[start Records for this exercise]

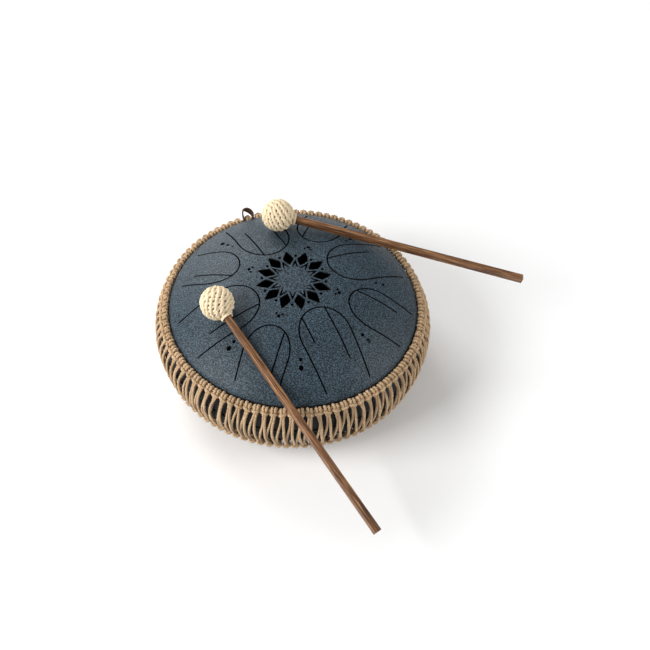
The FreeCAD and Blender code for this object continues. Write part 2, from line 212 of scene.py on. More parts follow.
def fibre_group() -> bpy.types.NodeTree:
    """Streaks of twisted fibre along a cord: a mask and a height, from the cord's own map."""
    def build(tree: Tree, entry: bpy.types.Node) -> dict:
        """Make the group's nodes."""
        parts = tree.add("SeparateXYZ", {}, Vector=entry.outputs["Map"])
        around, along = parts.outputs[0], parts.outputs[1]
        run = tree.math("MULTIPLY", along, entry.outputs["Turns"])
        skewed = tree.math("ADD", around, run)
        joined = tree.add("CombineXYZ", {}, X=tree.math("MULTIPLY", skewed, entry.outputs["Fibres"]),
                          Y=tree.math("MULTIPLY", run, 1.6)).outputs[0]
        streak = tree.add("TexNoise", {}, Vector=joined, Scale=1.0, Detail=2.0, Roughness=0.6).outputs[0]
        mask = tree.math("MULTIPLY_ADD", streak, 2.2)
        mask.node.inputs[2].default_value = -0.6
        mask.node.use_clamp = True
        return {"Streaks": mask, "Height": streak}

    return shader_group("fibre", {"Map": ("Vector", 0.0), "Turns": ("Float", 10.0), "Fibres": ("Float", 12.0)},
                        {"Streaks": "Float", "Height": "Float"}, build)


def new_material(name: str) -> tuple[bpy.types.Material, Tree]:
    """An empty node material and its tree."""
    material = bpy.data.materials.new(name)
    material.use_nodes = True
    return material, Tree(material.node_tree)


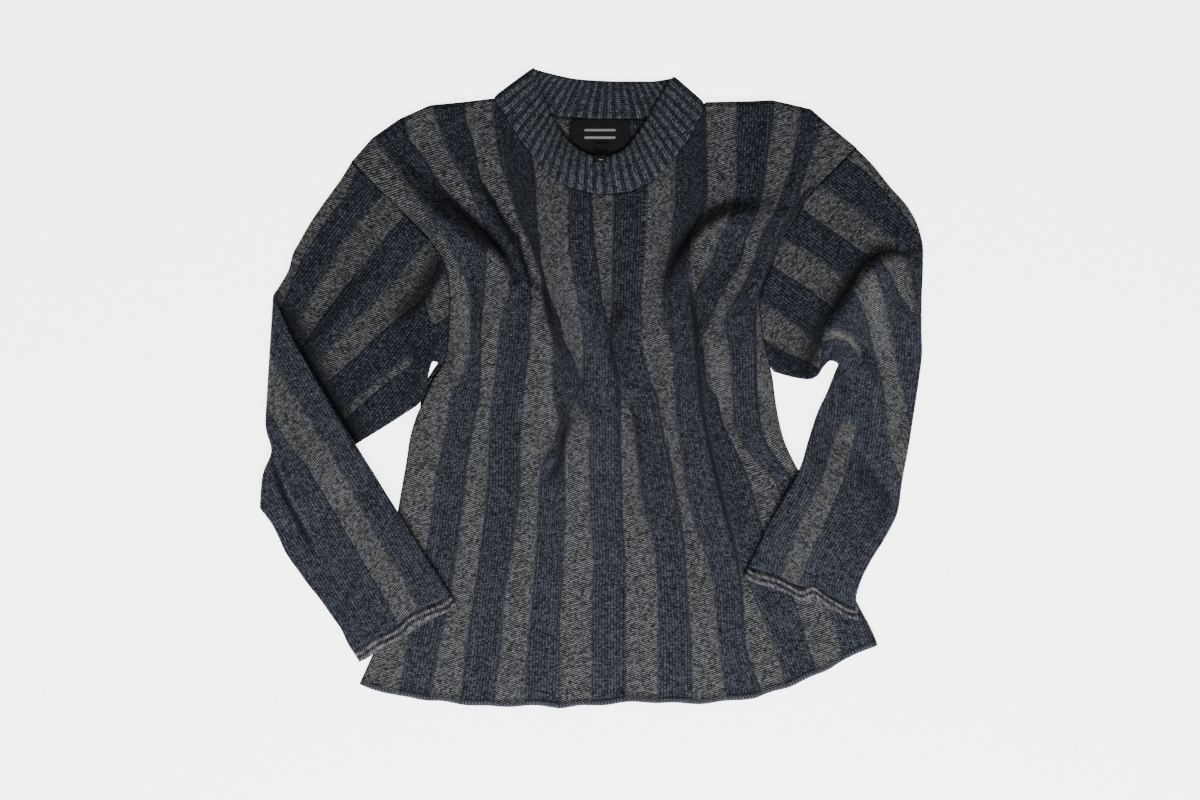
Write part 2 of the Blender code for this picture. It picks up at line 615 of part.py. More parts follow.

[end Records for this exercise]
[start Records for this exercise]

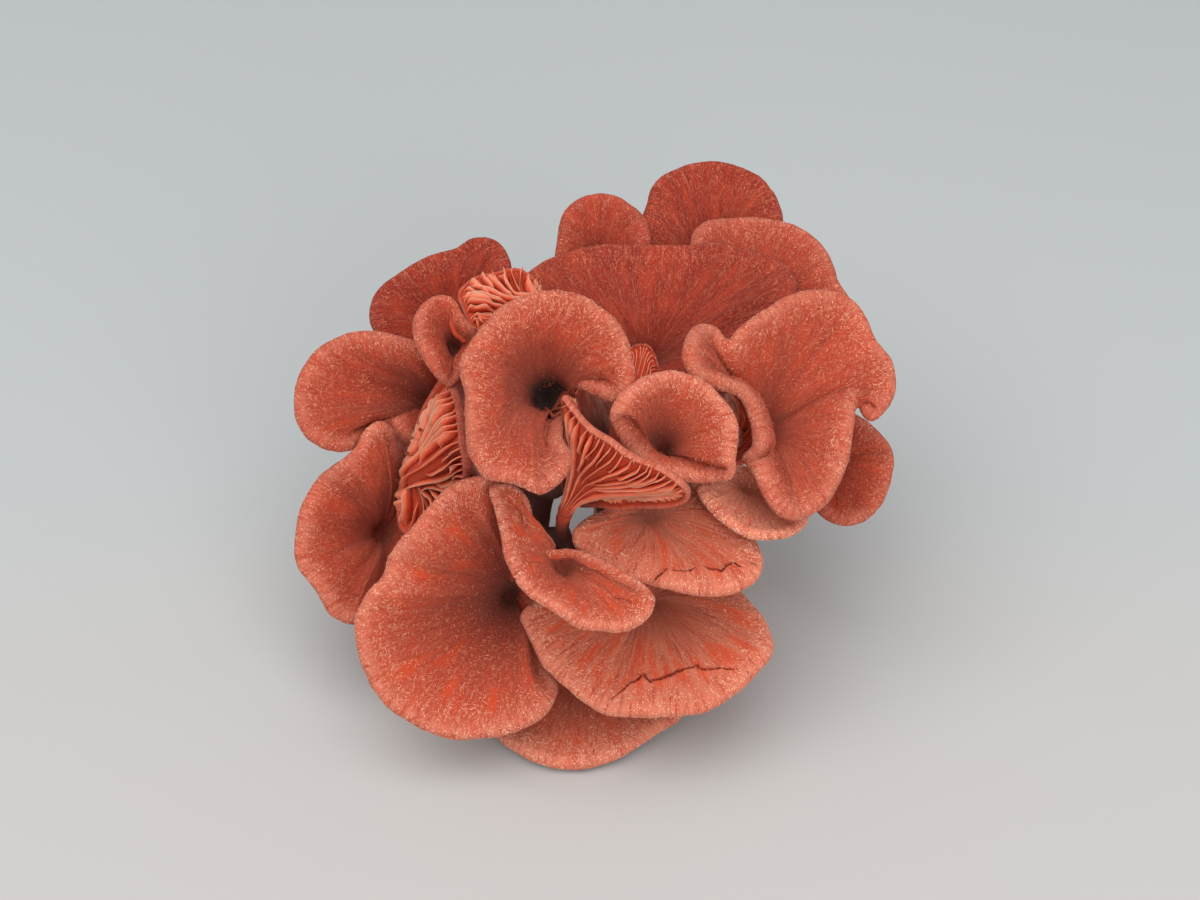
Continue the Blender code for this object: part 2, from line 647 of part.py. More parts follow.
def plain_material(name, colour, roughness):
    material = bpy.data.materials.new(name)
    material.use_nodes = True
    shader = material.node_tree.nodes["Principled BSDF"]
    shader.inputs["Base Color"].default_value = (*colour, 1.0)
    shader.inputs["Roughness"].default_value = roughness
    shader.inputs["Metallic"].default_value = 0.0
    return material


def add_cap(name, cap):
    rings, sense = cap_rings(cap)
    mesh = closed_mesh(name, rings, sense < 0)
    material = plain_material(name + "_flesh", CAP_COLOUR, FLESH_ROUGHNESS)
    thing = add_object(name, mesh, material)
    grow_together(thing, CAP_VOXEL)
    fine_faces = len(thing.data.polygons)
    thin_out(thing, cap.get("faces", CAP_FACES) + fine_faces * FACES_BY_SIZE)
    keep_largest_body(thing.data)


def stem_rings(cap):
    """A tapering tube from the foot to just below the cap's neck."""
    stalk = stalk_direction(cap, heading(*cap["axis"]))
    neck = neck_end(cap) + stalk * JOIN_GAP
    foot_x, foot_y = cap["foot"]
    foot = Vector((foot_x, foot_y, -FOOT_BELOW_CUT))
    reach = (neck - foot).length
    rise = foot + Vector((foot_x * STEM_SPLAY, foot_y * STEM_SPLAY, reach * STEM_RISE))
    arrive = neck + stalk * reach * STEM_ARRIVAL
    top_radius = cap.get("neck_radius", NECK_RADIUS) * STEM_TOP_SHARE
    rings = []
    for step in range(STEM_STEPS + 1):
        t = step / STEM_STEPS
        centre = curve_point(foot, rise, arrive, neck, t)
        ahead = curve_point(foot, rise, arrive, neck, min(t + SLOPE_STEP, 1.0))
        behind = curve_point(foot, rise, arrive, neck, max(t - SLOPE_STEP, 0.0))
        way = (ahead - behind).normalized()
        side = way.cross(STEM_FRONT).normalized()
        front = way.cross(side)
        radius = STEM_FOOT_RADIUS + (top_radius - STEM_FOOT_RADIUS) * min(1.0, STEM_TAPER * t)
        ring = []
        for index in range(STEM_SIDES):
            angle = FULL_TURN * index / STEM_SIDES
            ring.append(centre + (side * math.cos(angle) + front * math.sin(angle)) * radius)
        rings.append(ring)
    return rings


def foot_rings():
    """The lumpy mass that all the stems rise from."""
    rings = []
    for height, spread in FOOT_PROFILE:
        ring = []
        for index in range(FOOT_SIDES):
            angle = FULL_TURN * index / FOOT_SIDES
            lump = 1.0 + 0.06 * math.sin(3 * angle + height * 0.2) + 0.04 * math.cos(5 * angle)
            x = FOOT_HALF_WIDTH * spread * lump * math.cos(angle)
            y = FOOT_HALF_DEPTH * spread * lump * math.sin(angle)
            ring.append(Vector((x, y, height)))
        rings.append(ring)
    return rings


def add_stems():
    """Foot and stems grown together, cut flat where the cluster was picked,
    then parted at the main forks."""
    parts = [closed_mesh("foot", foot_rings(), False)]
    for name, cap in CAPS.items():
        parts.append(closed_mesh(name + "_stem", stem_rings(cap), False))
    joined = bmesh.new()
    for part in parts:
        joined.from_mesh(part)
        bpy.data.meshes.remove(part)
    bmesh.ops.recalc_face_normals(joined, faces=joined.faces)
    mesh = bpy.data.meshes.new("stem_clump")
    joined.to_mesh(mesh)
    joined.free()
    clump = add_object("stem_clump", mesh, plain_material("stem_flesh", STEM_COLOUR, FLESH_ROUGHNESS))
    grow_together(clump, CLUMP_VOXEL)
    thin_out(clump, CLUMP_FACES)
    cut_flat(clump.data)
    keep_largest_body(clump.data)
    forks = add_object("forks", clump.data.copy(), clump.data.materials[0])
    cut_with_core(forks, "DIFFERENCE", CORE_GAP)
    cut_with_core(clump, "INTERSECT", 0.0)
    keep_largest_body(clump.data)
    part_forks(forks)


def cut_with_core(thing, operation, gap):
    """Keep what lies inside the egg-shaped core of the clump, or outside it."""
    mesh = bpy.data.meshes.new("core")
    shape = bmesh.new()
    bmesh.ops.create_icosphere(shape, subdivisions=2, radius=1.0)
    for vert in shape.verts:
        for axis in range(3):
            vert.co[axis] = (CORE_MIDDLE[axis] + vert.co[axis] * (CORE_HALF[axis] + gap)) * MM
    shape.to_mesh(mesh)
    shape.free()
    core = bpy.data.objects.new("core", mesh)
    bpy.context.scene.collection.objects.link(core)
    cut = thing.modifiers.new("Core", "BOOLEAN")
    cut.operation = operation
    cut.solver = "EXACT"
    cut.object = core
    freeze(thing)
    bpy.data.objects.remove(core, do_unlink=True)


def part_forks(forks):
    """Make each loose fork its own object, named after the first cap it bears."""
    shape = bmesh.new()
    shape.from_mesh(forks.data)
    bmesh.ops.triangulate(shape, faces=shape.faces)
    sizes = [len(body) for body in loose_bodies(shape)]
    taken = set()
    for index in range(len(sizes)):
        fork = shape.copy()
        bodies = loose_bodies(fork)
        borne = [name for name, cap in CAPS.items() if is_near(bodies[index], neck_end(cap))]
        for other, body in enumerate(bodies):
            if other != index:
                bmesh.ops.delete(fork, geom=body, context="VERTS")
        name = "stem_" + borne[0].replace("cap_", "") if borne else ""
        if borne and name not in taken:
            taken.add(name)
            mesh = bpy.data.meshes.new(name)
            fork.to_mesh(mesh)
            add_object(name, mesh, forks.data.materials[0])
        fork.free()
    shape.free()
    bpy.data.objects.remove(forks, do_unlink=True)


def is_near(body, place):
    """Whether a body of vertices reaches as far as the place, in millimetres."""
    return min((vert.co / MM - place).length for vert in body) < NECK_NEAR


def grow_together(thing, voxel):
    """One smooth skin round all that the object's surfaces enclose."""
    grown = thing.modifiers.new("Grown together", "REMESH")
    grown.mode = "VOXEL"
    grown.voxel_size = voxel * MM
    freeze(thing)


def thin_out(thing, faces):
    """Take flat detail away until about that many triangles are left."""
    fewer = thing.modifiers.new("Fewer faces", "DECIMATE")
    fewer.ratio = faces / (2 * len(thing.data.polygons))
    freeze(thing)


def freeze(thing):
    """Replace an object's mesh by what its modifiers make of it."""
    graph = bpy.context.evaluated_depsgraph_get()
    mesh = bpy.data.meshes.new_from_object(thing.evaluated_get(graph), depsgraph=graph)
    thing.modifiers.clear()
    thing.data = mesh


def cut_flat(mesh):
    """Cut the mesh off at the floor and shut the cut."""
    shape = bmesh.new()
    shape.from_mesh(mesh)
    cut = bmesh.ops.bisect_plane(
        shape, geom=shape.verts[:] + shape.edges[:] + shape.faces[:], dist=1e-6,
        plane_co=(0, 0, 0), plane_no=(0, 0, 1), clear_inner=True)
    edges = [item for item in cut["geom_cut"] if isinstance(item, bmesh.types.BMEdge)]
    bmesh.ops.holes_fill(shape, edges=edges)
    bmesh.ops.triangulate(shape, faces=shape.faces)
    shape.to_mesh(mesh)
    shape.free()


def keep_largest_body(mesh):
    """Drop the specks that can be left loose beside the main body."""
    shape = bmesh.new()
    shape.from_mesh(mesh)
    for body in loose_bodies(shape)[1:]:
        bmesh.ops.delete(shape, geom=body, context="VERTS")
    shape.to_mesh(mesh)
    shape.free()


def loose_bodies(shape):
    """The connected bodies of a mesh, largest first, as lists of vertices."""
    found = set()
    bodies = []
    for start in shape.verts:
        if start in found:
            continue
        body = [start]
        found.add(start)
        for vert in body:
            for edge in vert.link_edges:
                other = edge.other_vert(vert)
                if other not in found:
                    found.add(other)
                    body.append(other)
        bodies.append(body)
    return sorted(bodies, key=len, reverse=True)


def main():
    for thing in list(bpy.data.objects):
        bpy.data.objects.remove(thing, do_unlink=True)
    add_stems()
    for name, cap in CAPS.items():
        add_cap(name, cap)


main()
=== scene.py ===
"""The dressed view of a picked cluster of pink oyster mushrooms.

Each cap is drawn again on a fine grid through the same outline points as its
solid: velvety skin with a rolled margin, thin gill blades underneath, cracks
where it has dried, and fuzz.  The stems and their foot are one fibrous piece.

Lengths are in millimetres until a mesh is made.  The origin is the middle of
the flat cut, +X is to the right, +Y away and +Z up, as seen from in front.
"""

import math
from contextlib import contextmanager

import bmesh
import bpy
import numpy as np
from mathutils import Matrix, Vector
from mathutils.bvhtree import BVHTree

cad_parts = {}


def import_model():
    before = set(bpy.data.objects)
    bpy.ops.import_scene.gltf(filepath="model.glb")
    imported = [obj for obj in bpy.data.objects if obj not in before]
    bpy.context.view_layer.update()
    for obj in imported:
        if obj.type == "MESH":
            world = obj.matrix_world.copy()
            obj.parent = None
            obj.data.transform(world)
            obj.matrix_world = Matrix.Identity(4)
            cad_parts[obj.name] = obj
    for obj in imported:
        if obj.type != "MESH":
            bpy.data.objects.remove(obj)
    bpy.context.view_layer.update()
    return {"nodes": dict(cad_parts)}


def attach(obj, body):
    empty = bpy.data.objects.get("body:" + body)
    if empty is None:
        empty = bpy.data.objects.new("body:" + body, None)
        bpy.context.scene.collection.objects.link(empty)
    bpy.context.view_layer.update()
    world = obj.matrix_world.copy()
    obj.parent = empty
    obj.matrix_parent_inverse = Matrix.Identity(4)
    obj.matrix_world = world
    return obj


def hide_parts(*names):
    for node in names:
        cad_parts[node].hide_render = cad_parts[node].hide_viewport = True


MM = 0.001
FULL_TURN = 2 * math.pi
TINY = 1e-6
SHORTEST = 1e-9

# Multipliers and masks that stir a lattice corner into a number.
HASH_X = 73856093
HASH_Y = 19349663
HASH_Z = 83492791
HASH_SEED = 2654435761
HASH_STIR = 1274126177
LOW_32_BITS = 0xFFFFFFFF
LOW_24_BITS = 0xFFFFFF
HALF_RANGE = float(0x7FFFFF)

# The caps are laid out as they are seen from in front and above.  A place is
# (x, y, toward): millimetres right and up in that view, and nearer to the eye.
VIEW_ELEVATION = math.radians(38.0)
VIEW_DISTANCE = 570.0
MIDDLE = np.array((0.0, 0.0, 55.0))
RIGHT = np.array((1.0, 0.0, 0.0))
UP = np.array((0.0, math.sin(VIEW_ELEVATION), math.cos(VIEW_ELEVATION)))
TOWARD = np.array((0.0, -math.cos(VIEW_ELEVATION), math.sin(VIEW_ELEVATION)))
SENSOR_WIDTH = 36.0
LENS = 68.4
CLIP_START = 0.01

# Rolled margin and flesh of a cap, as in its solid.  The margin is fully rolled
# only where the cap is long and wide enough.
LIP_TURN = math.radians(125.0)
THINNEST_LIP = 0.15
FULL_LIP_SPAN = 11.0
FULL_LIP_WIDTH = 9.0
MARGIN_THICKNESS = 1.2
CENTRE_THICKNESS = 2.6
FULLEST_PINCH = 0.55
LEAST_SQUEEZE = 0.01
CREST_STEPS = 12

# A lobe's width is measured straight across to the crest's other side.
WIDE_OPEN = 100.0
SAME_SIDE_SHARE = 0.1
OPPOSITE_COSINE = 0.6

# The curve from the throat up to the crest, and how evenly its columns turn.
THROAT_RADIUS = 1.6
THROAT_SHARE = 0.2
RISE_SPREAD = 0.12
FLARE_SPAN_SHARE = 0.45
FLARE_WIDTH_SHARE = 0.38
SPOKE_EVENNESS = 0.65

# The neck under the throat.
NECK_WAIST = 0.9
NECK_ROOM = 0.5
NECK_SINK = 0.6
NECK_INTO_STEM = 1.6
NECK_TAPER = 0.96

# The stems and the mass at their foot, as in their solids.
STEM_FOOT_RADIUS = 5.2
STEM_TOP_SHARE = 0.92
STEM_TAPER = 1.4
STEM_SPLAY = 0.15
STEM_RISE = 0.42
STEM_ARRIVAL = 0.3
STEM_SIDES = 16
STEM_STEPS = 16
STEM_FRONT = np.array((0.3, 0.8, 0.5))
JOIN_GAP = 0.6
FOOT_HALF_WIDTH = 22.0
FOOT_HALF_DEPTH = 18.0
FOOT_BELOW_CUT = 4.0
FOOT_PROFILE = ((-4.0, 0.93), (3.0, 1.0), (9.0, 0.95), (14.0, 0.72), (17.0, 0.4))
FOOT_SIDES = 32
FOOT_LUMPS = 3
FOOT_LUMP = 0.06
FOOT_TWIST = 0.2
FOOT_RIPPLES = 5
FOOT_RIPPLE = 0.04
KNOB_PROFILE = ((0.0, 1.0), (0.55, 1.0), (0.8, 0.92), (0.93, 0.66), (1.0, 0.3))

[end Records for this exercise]

## Task to carry out
Gather all lines with the string "collection" from the data.

## Result for this task
    bpy.context.scene.collection.objects.link(core)
        bpy.context.scene.collection.objects.link(empty)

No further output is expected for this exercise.